Der amerikanische Nahost-Historiker Juan Cole liefert in seinem Buch über die Hintergründe der seit 2011 andauernden Umwälzungen in der arabischen Welt eine beeindruckende Menge von Zahlen und Statistiken zu deren sozialen, ökonomischen und kulturellen Voraussetzungen. Sie belegen vor allem eines: Der Wandel in der Region ist unumkehrbar. Zu gross waren Chancen- und Arbeitslosigkeit, Vettern- und Günstlingswirtschaft, als dass die jungen Araber, die den Wandel von Libyen bis zum Jemen vorantrieben, bereit wären, zum Status quo ante zurückzukehren. Und der Umstand, dass sich die ökonomischen Verhältnisse seitdem noch verschlechtert haben, verstärke ihre Entschlossenheit nur, meint Cole. Eine Fortsetzung der Proteste sei darum zu erwarten.
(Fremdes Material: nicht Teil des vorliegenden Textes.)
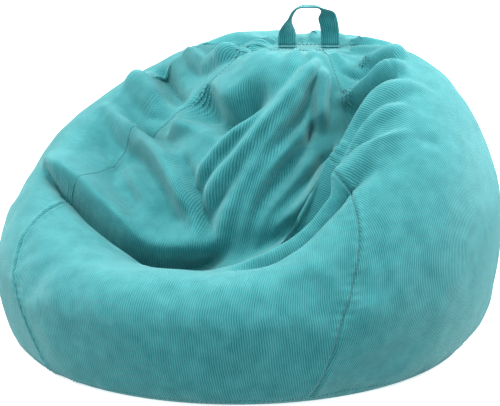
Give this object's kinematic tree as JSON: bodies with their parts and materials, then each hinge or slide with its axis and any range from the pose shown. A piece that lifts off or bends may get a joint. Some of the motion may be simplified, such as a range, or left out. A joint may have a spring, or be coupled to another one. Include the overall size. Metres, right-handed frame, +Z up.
{
  "type": "bean bag chair",
  "caption": "Round slouched bean bag seat with a high back, sewn from corduroy gores, with a carry loop on the cap and a zip at the back.",
  "frame": {"origin": "on the floor under the middle of the bag", "axes": "+Z up, the front of the seat faces -Y, +X to the right as seen from the front"},
  "size_m": [0.9468, 0.8799, 0.6043],
  "materials": {
    "corduroy": "turquoise fine-wale corduroy, velvety",
    "thread": "matt polyester thread",
    "zip_tape": "woven tape",
    "zip_teeth": "moulded nylon",
    "zip_metal": "satin nickel",
    "liner_cloth": "plain white woven cloth",
    "label_cloth": "satin ribbon, blank",
    "beads": "expanded polystyrene beads"
  },
  "bodies": {
    "cover": {"front_panel": "corduroy", "right_panel": "corduroy", "back_panel": "corduroy", "left_panel": "corduroy", "base_panel": "corduroy", "top_cap": "corduroy", "handle_end_left": "corduroy", "handle_end_right": "corduroy", "front_left_stitching": "thread", "front_right_stitching": "thread", "back_right_stitching": "thread", "back_left_stitching": "thread", "base_stitching": "thread", "cap_stitching": "thread", "handle_end_stitching": "thread", "handle_bar_tacks": "thread", "zip_tape_left": "zip_tape", "zip_tape_right": "zip_tape", "zip_teeth_left": "zip_teeth", "zip_teeth_right": "zip_teeth", "zip_bottom_stop": "zip_metal", "zip_top_stops": "zip_metal", "liner_front": "liner_cloth", "liner_back": "liner_cloth", "liner_base": "liner_cloth", "liner_top": "liner_cloth", "liner_stitching": "liner_cloth", "cap_reinforcement": "liner_cloth", "care_label": "label_cloth", "bead_filling": "beads"},
    "handle": {"handle_strap": "corduroy"},
    "zip_slider": {"zip_slider": "zip_metal"},
    "zip_pull": {"zip_pull": "zip_metal"}
  },
  "joints": [
    {"name": "handle_fold", "type": "hinge", "parent": "cover", "child": "handle", "pos_m": [0.117, 0.125, 0.5295], "axis": [1, 0, 0], "range_deg": [-60, 75]},
    {"name": "zip_run", "type": "hinge", "parent": "cover", "child": "zip_slider", "pos_m": [-0.01446, 0.03406, 0.184], "axis": [0.9205, 0.3907, 0], "range_deg": [0, 43]},
    {"name": "zip_pull_flip", "type": "hinge", "parent": "zip_slider", "child": "zip_pull", "pos_m": [-0.17041, 0.40147, 0.07637], "axis": [0.9205, 0.3907, 0], "range_deg": [0, 150]}
  ]
}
Intellektuelle Zeitenwende

Einen substanziellen Wandel dürfe man allerdings nicht vorschnell erwarten. Denn die bisherigen Veränderungen seien nur ein erster Schritt. Der zweite Schritt werde ungleich schwieriger. Denn nun geht es nicht mehr darum, Despoten zu stürzen, sondern es gilt, eine intellektuelle Zeitenwende einzuleiten und das zentrale Ordnungsprinzip vieler Gesellschaften im Nahen Osten zu erneuern. Worum es geht, zeigt sich derzeit besonders drastisch im Irak: Premier Nuri al-Maliki war weder willens noch fähig, den uralten Gegensatz zwischen Sunniten und Schiiten aufzuheben. 

Stattdessen spielte er die konfessionelle Karte, mit den bekannten Folgen: Die ausgeschlossenen Sunniten radikalisieren sich, am Ende beherrscht ein tödlicher Extremismus das Land. Millionen Menschen werden, ob sie wollen oder nicht, auf ihre religiöse Identität reduziert und sind dadurch gezwungen, sich selbst konfessionell zu definieren. Diesen Teufelskreis muss die junge Generation durchbrechen. Dass sie das intellektuelle Rüstzeug dazu hat, weist Cole mit einiger Plausibilität nach. Doch kommt sie ohne ihren wichtigsten Verbündeten nicht aus: die Zeit. Die aber bemisst sich in Jahrzehnten.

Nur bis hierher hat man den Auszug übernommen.